There was a precise moment in 2002 when Canadian journalist Stephanie Nolen suddenly understood the catastrophic effect of AIDS in Africa.
"I was chatting with Lillian Chandawili, an HIV-positive 35-year-old widow who looks after her sister's orphaned children as well as her own, on the porch of her house in Nkhotakota, Malawi," recalls Nolen.
"As the villagers came by to greet 'the white stranger,' Lillian would quietly remark, 'He has it,' 'He lost his wife' or 'She lost her children.' I realized there was no one left in Nkhotakota to farm, trade or work in the city to earn money. Everyone who could have been working was either sick, nursing someone who was sick, or looking after orphans," Nolen says sadly.
"At that moment I saw beyond the numbers of deaths and infections on paper, and realized how HIV/AIDS had cut this place off at the knees."
The Republic of Malawi in southeastern Africa is one of sub-Saharan Africa's most densely populated countries. It is estimated that anywhere from 15 to 30 per cent of Malawi's 13 million people are HIV-positive. Average life expectancy is 43 years of age.
The devastation that AIDS has caused in Malawi has repeated itself in countless villages and cities across Africa. In "28: Stories of AIDS in Africa," Nolen takes the reader on an emotional journey through the continent as she tells the stories of 28 people fighting HIV/AIDS - one for each of the 28 million people living with the disease in Africa today.

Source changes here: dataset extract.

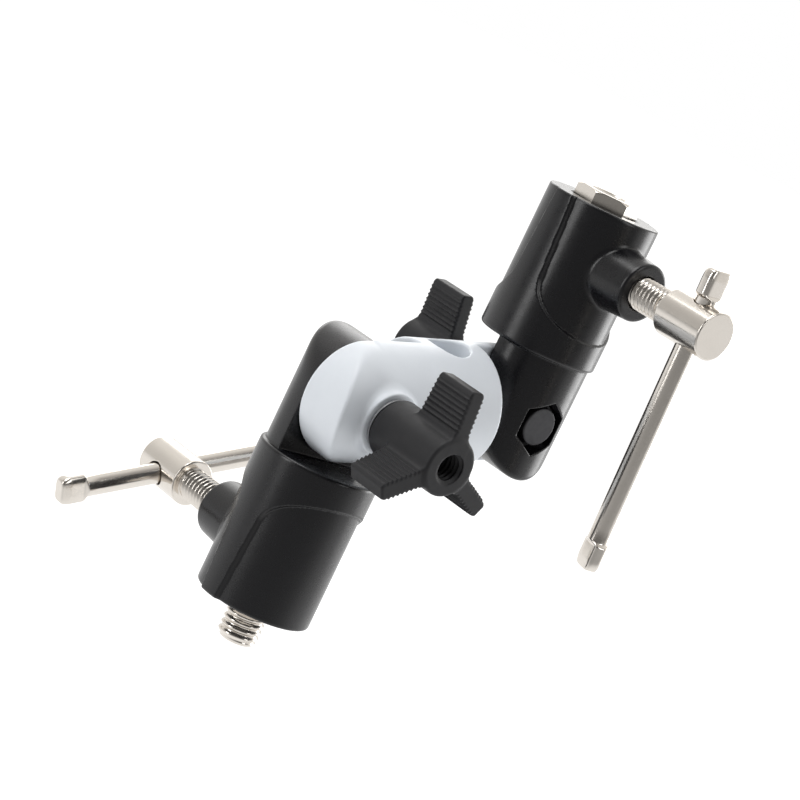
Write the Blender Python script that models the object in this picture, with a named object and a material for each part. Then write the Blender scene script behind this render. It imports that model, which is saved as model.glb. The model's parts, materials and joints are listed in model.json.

The reader meets Cynthia Leshomo, Botswana's Miss HIV Stigma-Free; Andualem Ayalew, an Ethiopian soldier ostracized from the army after revealing he was HIV-positive; Lefa Khoele, a 12-year-old Lesotho boy with the disease desperately trying to pass Grade 3; and many others fighting for better access to drug treatments and trying to raise awareness of the disease. The stories are powerful, heartfelt and deeply human.
The people in "28," of course, tell a larger story. UNAIDS (The Joint United Nations Programme on HIV/AIDS) has predicted that without increased international aid, there could be 90 million AIDS cases in Africa by 2025.
And yet, says Nolen, the response from the developed world to a continent that could have 18 million AIDS orphans by 2010 has been achingly slow.
Nolen, who grew up in Ottawa and Montreal, is The Globe and Mail's Africa correspondent but has covered the wars in Iraq and Afghanistan. She now reports from her home in Johannesburg where she lives with her partner and their seven-month-old son.
She laments the dearth of media coverage on the epidemic.
"I would travel for weeks and never see another western reporter," she explains. "What's happening here without the spectacle that gets you on the evening news is the biggest story in the world. Why am I the only person out here?"
Why indeed?
"It's because they're black and poor and live in countries that are economically and politically marginal," says Nolen matter-of-factly.